Salgo de clase los viernes a las doce y media, un lujo que no tiene precio, porque apenas dos horas de ventaja sobre otros compañeros hacen que te creas que, de verdad, tienes por delante una perspectiva distinta del fin de semana.
Hoy hace sol y frío (la sequía pertinaz que tenemos encima nos regala días hermosos y el augurio de restricciones de agua dentro de un par de años, si esto no cambia). Nada que hacer en hora y pico, hasta que salgan los niños del colegio.
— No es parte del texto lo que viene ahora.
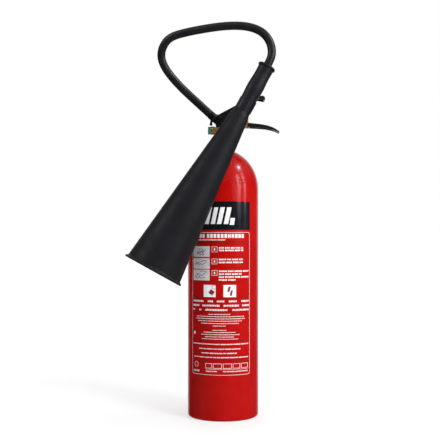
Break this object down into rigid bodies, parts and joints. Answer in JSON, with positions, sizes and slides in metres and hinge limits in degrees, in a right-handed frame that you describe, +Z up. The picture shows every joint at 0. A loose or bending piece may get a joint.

En todas partes anuncian rebajas, y entre tentaciones de adquirir unos pantalones que en el fondo no me hacen falta y algún deuvedé para almacenarlos en la pila cada vez más grande de deuvedés, echo a caminar en línea recta, como el zombie consumista que somos ya todos, hacia los grandes almacenes de moda.
En la esquina, apenas a cincuenta metros del colegio, junto al supermercado que mi infancia ha convertido en gigantesco aunque es minúsculo y abarrotado de productos en un orden que no entiendo, una mujer muy vieja y muy flaca rebusca entre la basura y va guardando en una bolsa la fruta que, repudiada en el contenedor, no le parece demasiado pocha. Ella no entiende de fechas de caducidad: hay cosas más importantes.
Sigo mi camino. Y llego a los grandes almacenes, pero ya no soy capaz de comprar nada.